# Best deal on Micro Mesh



## wayneis (Apr 8, 2005)

www.internationalviolin.com has 6" X 12" sheets of Micro Mesh priced at $3.50 per sheet this evemn beets the bulk buy that we had here

Wayne


----------



## write-n-style (Apr 8, 2005)

Check out other suppliers prices bfore you throw a bucket of water on the bulk buy.
the last time I bought my MM from IV the cost came to around $45.00 for 9 sheets shipped.
Not everyone chooses to buy that amount.
For the package  and efforts put together it was a great deal.
Yep the full sheets are less expensive, but not everyone is going to want to stockpile $45.00 of MM.
If you go to the MM site you can buy yourself 9 rolls of each and beat the I.V. prices
Had you considered that?


----------



## wayneis (Apr 8, 2005)

I'm not throwing buckets of anything, I happen to be one of the people that was happy to particapate in the bulk buy, BUT there are some more people out there that did not get in on the bulk buy and they still need MM and deserve a good deal too.  Had you considered that?  Around here we usually try to share good deals with everyone so that people don't get ripped off like you did.  We also don't usually get kicked in the teeth when we do.  Had you considered that?

Wayne


----------



## write-n-style (Apr 8, 2005)

> _Originally posted by wayneis_
> <br />www.internationalviolin.com has 6" X 12" sheets of Micro Mesh priced at $3.50 per sheet[] this evemn beets the bulk buy that we had here[]
> 
> Wayne


The link for the I.V. has been posted many times before.
Bev, D.C.,Woodcav1952,Rudy Vey, you yourself, and others to name a few.
If I misuderstood the meaning of your post I apologize.
Your smiley([]) gave the impression you were dissatified with the prices.
sorry.


----------



## JimGo (Apr 8, 2005)

At least we now know to hit up International Violin for the next MM bulk buy.  Only question is, will we remember to do it next time we all need MM?  With the way this stuff lasts (and at the rate I've gotten shop time lately), the next bulk buy may be years from now!


----------



## wayneis (Apr 8, 2005)

Yes I.V. has been mentioned in the past but their price was always $4.00 per sheet.  I don't know why I'm explaining this but what started this is that on the Yahoo Penturners site there was someone else that was interested in the bulk buy.  I didn't remember the site address so I used my "Bookmark" and while I was there I checked the price so that I could quote it accurately to him and was suprised at the cost reduction.  I then thought that just maybe someone else here may also want some at a good price, either now or in the future. 

Wayne


----------



## Daniel (Apr 10, 2005)

I.V. is a great source for those that did not get itno this Buy. but it really doesnt come close to accomplishing what I wanted to do with the Bulk Buy.
for a new person to get hte Mesh from I.V. still requires they fork out over $40.00. I see this as a hurdle for someone that doesn't really know what MM is. the Bulk Buy was an attempt at least to get the cost down so more "Sceptics" would be willing to take the leap. and many did.
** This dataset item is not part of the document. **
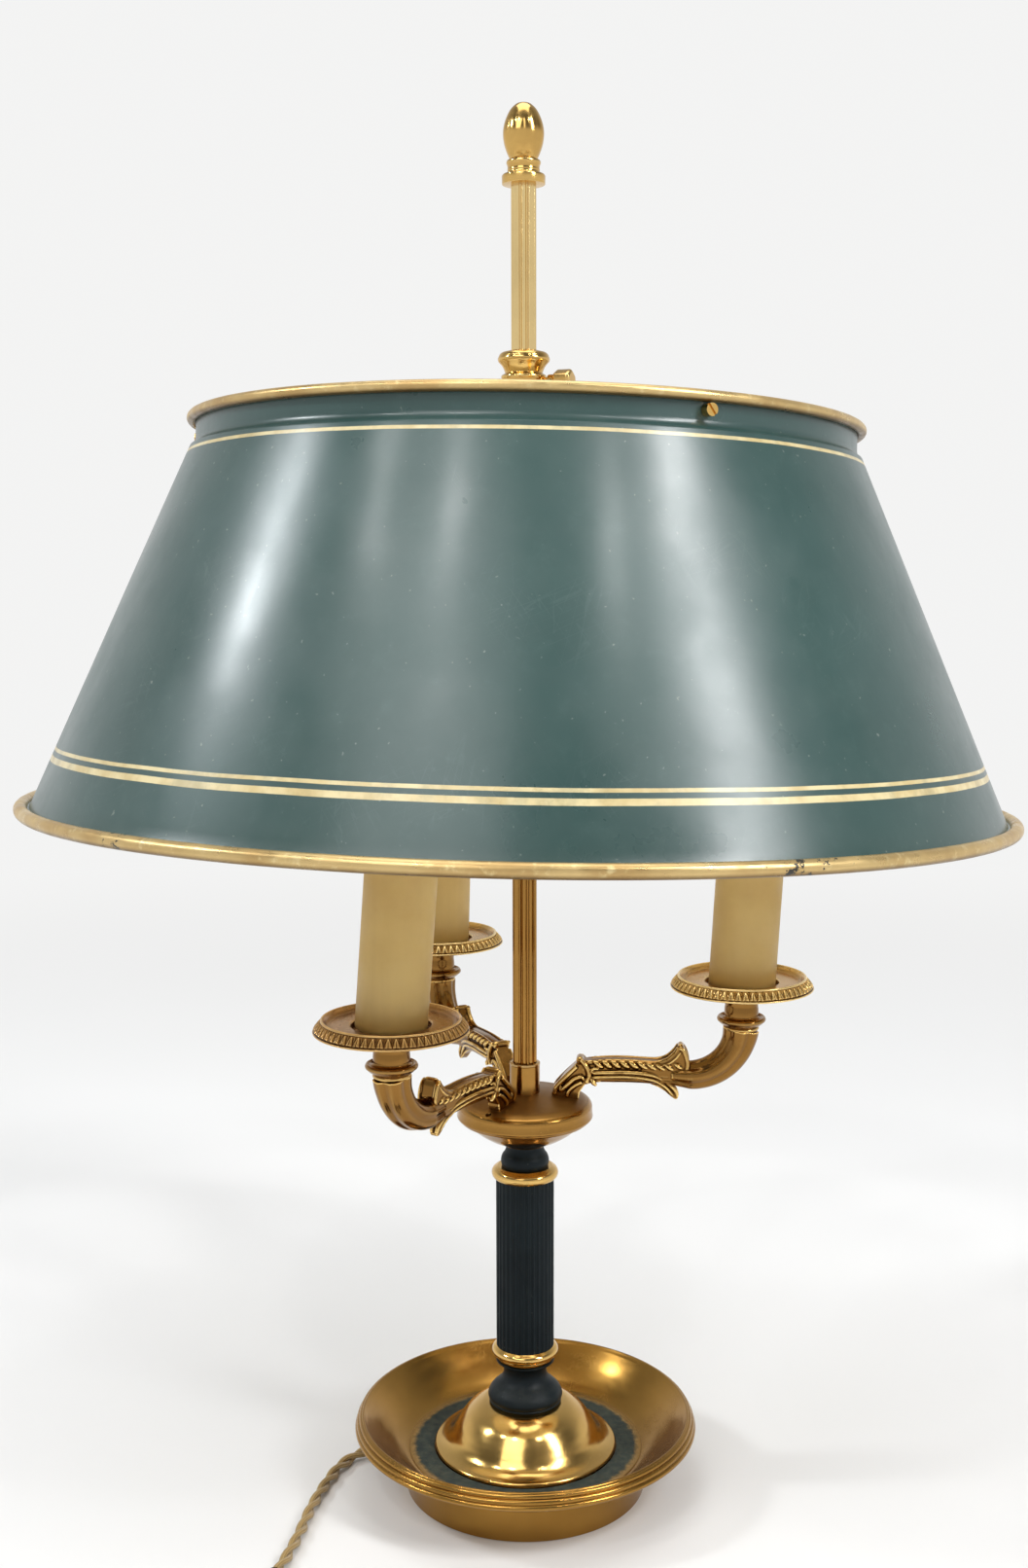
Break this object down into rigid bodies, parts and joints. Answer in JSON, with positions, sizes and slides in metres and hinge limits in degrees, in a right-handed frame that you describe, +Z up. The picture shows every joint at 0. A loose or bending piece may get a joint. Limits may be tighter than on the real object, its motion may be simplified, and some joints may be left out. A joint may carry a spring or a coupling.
{
  "type": "bouillotte lamp",
  "caption": "Brass bouillotte table lamp: reeded dish base, fluted green column, scrolled candle arms with drip pans, and a sliding, turning green metal shade on a fluted stem.",
  "frame": {"origin": "centre of the foot ring's rest face", "axes": "+Z up along the stem, +X to the right and +Y to the back as seen from the front, the right-hand arm near +X"},
  "size_m": [0.3885, 0.3883, 0.5589],
  "materials": {
    "polished_brass": "lacquered, polished",
    "antique_brass": "lacquered, darkened in the hollows",
    "gold_paint": "worn gold paint on a rolled edge",
    "green_enamel": "satin stove enamel",
    "dark_green_paint": "satin paint on turned metal",
    "well_paint": "dusty dark green paint",
    "ivory_card": "yellowed ivory card candle sleeve",
    "bulb_glass": "clear glass with a plain screw cap",
    "black_phenolic": "moulded lampholder",
    "plated_steel": "zinc plated",
    "cast_iron": "as cast",
    "green_felt": "felt",
    "wire_insulation": "insulated wire",
    "cord_cloth": "twisted cloth-covered pair",
    "brown_plastic": "moulded, glossy",
    "brown_rocker": "moulded, glossy",
    "pin_brass": "nickel-plated pins"
  },
  "bodies": {
    "stand": {"arm_left": "antique_brass", "arm_rear": "antique_brass", "arm_right": "antique_brass", "arm_screws": "plated_steel", "base_dish": "polished_brass", "base_dome": "polished_brass", "base_felt": "green_felt", "base_nut": "plated_steel", "base_washer": "plated_steel", "base_weight": "cast_iron", "candle_cup_left": "antique_brass", "candle_cup_rear": "antique_brass", "candle_cup_right": "antique_brass", "candle_nipples": "plated_steel", "column": "dark_green_paint", "column_foot": "dark_green_paint", "cord": "cord_cloth", "cord_bushing": "polished_brass", "cord_coil": "cord_cloth", "cord_switch": "brown_plastic", "drip_pan_left": "antique_brass", "drip_pan_rear": "antique_brass", "drip_pan_right": "antique_brass", "ferrule": "polished_brass", "holder_strap_left": "plated_steel", "holder_strap_rear": "plated_steel", "holder_strap_right": "plated_steel", "hub_bowl": "polished_brass", "hub_cap": "polished_brass", "inner_wires": "wire_insulation", "lampholder_left": "black_phenolic", "lampholder_rear": "black_phenolic", "lampholder_right": "black_phenolic", "lower_ring": "polished_brass", "nipple_nuts": "plated_steel", "plug_body": "brown_plastic", "plug_pins": "pin_brass", "rod_cap": "polished_brass", "spool": "dark_green_paint", "stem": "polished_brass", "terminal_block": "black_phenolic", "tie_tube": "plated_steel", "upper_ring": "polished_brass", "well_ring": "well_paint"},
    "shade_carriage": {"shade_collar": "polished_brass", "collar_nut": "antique_brass"},
    "shade": {"shade_shell": "green_enamel", "shade_top_bead": "gold_paint", "shade_bottom_bead": "gold_paint", "shade_spider": "plated_steel", "shade_screws": "antique_brass"},
    "thumbscrew": {"collar_thumbscrew": "polished_brass"},
    "finial": {"finial": "polished_brass"},
    "rocker": {"switch_rocker": "brown_rocker"},
    "sleeve_right": {"candle_sleeve_right": "ivory_card"},
    "bulb_right": {"bulb_right": "bulb_glass"},
    "sleeve_rear": {"candle_sleeve_rear": "ivory_card"},
    "bulb_rear": {"bulb_rear": "bulb_glass"},
    "sleeve_left": {"candle_sleeve_left": "ivory_card"},
    "bulb_left": {"bulb_left": "bulb_glass"}
  },
  "joints": [
    {"name": "shade_slide", "type": "slide", "parent": "stand", "child": "shade_carriage", "axis": [0, 0, 1], "range_m": [-0.045, 0.05]},
    {"name": "shade_turn", "type": "hinge", "parent": "shade_carriage", "child": "shade", "pos_m": [0, 0, 0.44], "axis": [0, 0, 1], "continuous": true},
    {"name": "thumbscrew_turn", "type": "hinge", "parent": "shade_carriage", "child": "thumbscrew", "pos_m": [0.01483, -0.00599, 0.4534], "axis": [0.9272, -0.3746, 0], "range_deg": [0, 540]},
    {"name": "finial_turn", "type": "hinge", "parent": "stand", "child": "finial", "pos_m": [0, 0, 0.5379], "axis": [0, 0, 1], "range_deg": [0, 720]},
    {"name": "switch_rock", "type": "hinge", "parent": "stand", "child": "rocker", "pos_m": [-0.0965, -0.129, 0.0155], "axis": [1, 0, 0], "range_deg": [-18, 0]},
    {"name": "sleeve_lift_right", "type": "slide", "parent": "stand", "child": "sleeve_right", "axis": [0.0558, 0, 0.9984], "range_m": [0, 0.005]},
    {"name": "bulb_turn_right", "type": "hinge", "parent": "stand", "child": "bulb_right", "pos_m": [0.0878, -0.00591, 0.2144], "axis": [0.0558, 0, 0.9984], "range_deg": [0, 1080]},
    {"name": "sleeve_lift_rear", "type": "slide", "parent": "stand", "child": "sleeve_rear", "axis": [0.0297, 0, 0.9996], "range_m": [0, 0.005]},
    {"name": "bulb_turn_rear", "type": "hinge", "parent": "stand", "child": "bulb_rear", "pos_m": [-0.03878, 0.07899, 0.21405], "axis": [0.0297, 0, 0.9996], "range_deg": [0, 1080]},
    {"name": "sleeve_lift_left", "type": "slide", "parent": "stand", "child": "sleeve_left", "axis": [0.0732, 0, 0.9973], "range_m": [0, 0.005]},
    {"name": "bulb_turn_left", "type": "hinge", "parent": "stand", "child": "bulb_left", "pos_m": [-0.04902, -0.07308, 0.21464], "axis": [0.0732, 0, 0.9973], "range_deg": [0, 1080]}
  ]
}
I hope once it is all out there and polishing blanks the comments will foster even more to try it out. and once again there will be that need to get the cost down to more like $10.00 or even $20.00 so others will dip there toes in the pool. the already initiated see the great deal in the I.V. price. but I think it is still to steep for that newcomer.
as an example of 42 people that got into this purchase 29 bought 6X6 or smaller. But nearly all are people that are new to MM. probably because those that already use it don't need it replaced yet. and a few that ordered did so like you just to help the Bulk Buy work.
Maybe the next Bulk Buy will be 6X12 sheets from I.V. and cut those up into smaller pieces. sort fo hard to decide cause that elimminates the other options Micro Surfaces has. like AO. Soft touch pads and all that.


----------



## rtjw (Apr 10, 2005)

I wish someone would explain MM a little better to me. I guess I am just ignorant about it. I would participate in the bulk buy if I just knew a little more.


----------



## PenWorks (Apr 10, 2005)

Johnny, I'm not a real tech type person, but MM is a rubber type sand paper used with a rubber foam sanding block that sands & polishes. Think of it as, when you sand from 150 to 600 the difference you see, well when you sand from 1500 to 12000 with MM, the difference is the same.
Some will debate this if it is worth using or you really see difference. But the faithfull users of this product, see it's benefits. I always use it on wood & resin. Although it may be pricey, it is a good value, with care, it will last for a year or two.


----------



## Daniel (Apr 10, 2005)

Anthony,
I would say you are close but not quite.
Micro mesh is made with a technology that other sandpapers do not offer.
this is called Ultra-Flex. allowing it to be shaped to the object better.
this process also alows the crystals in the Mesh to align more uniformly creating a more consistant finish.
also the "cushion" effect of Micro Mesh reduce fracturing of the crystals as well as reducing heat generated while polishing.
so why sould we all care about any of the above.
they combine to produce a longer lasting sandpaper as well as a more consistant scratch pattern which means better "Brilliance" in the polish achieved. and the Micro Mesh is reusable over and over again.
the comparison for Micro Mesh from 1500-4000 is actually 400-1500 grit.
they show no comparison for 6,8,or 12000.
as far as types:
I see three types
Aluminum Oxide. nothign new about this in the sandpaper world. a good material but not real long lasting.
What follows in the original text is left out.